COSATU however has its supporters. After the formal launch of its growth path proposals, civil society and private sector organisations provided an instructive account of why COSATU’S proposals will resonate in the “real economy.” More to the point, why those struggling in the economy understand the proposals in a deeper manner than the majority of economic commentators. 

First, the COSATU proposal for government to play the role of “employer of last resort” resonated with the experience of NGOs that provide services. For example, community health workers are employed by NGOS to provide care and counselling to communities ravaged by HIV and Aids. These NGOs provide services that should be delivered by government. They asked whether the proposals would see community health workers employed by government, or if government would support NGOs more aggressively. 

The broader debate on the size of the public service, the cost of employment and related matters; thus takes a backseat. The important factor is that the discussion is focussed on both how to improve services and increase employment. The prospect of labour absorbing public services based in communities is thus an important theme, with the costs of employment of these community workers open for debate.

Second, emerging business saw value in the proposals. Traditional healers outlined their frustrating experience with government policy and asked for COSATU to intervene. Traditional healers are small businesses without a strong voice, asking COSATU for support to get their voices heard.

Emerging miners took a more practical approach, proposing an issue-based coalition with COSATU. COSATU’s response was counter intuitive – it would seek to build support amongst emerging business because at present there was more that they had in common. What organised workers have in common with emerging business is that without a deconcentration of the economy, both are excluded from building sustainable livelihood strategies.

Littered throughout COSATU’s document are policies that support small business through better competition policy, procurement and financing. However, whilst COSATU’s proposals on emerging business are underdeveloped, the trade union federation has opened this space, and with it, recognition that it must understand the small business sector better. 

Third, COSATU’s industrial policy stance breaks new ground, and refines its support for manufacturing. A strident criticism of COSATU’s industrial policy is that wide scale blue collar manufacturing jobs are impossible in the current context.

COSATU’s substantiation for manufacturing as a lead sector is however instructive.
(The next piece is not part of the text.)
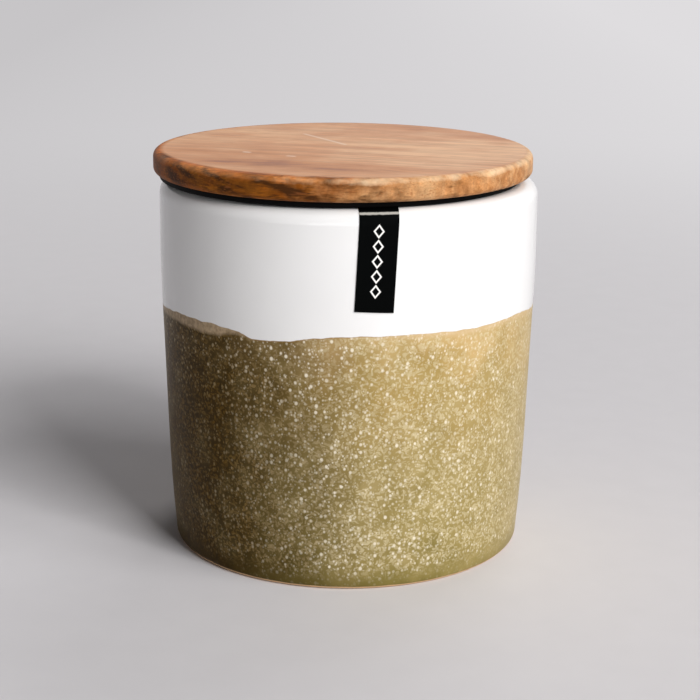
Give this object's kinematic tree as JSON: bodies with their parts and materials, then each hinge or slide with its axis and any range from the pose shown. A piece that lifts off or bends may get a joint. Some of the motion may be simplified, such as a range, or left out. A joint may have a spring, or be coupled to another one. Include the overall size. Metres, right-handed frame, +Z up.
{
  "type": "storage jar",
  "caption": "Round stoneware storage jar with a two-tone glaze, a lift-off wooden lid on a black silicone seal, and a narrow black label folded over its rim.",
  "frame": {"origin": "middle of the foot ring, on the surface the jar stands on", "axes": "+Z up along the jar's axis, -Y towards the front, where the label hangs"},
  "size_m": [0.1268, 0.1253, 0.1321],
  "materials": {
    "stoneware": "glossy white glaze above, speckled olive glaze below, bare clay foot",
    "label_black": "glossy",
    "acacia": "oiled, satin",
    "silicone_black": "matte"
  },
  "bodies": {
    "jar": {"jar_body": "stoneware", "rim_label": "label_black"},
    "lid": {"lid_disc": "acacia", "lid_plug": "acacia", "lid_seal": "silicone_black"}
  },
  "joints": [
    {"name": "lid_lift", "type": "slide", "parent": "jar", "child": "lid", "axis": [0, 0, 1], "range_m": [0, 0.04]}
  ]
}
According to its calculations, manufacturing not only results in higher employment, but there is also a strong correlation between specific manufacturing sub-sectors and rapid economic growth. Yet, it recognises that without changes to the value of the rand, manufacturing will face significant challenges. A proposal supported by manufacturers themselves. 

However, the “global balance of forces” has changed. The green economy and the care economy have been identified as job creating and high growth areas, especially given the global economic crisis. In greening the economy and caring for people, employment can be created argues COSATU’s document. The “care industry” would increase employment amongst black women in particular, currently representing a very marginalised group in the economy. 

Fourth, political realism is evident. In an impressive critique of COSATU’s document at its formal launch, a representative of a student organisation asked about the relationship between this document and building a socialist economy. COSATU’s leadership answered in the parlance of the ANC. The response was that “the transition to a socialist economy, in our theory, is that at this stage we need to deepen the National Democratic Revolution (NDR). The proposals are not a socialist manifesto but deepen the NDR.” 

I would decode this response to mean that given the social crises, practical steps need to be taken, which deepen democracy and economic inclusion. That, of course, does not mean that COSATU will not seek to deepen equality swiftly in our society, but rather that in policy selection, practical realities are important.  

Fifth, COSATU is speaking to more than its members. COSATU speaks about the de-commodification of services and in so doing acknowledges the work of social movements. Their proposal on opening economic opportunities resonates with organisations organising street traders through a project to strengthen the “social solidarity economy.” Similarly, proposals in each of the industrial sectors will resonate with emerging business.

In doing this, COSATU is taking initial steps to speak for the “working class for a whole.”

Conventional critiques offer a reading of the document that fail to acknowledge the detail of the proposals. However, COSATU’s proposals resonate outside the corridors of power and have presented the imagination of a future tied to an emancipatory project. Yet, COSATU must buttress this with practical action and review its policies, as it engages society. It will need to build evidence of the real economy to convince society of its views.  

Only then can we begin to look forward to what shop stewards call a “redistributive compact.”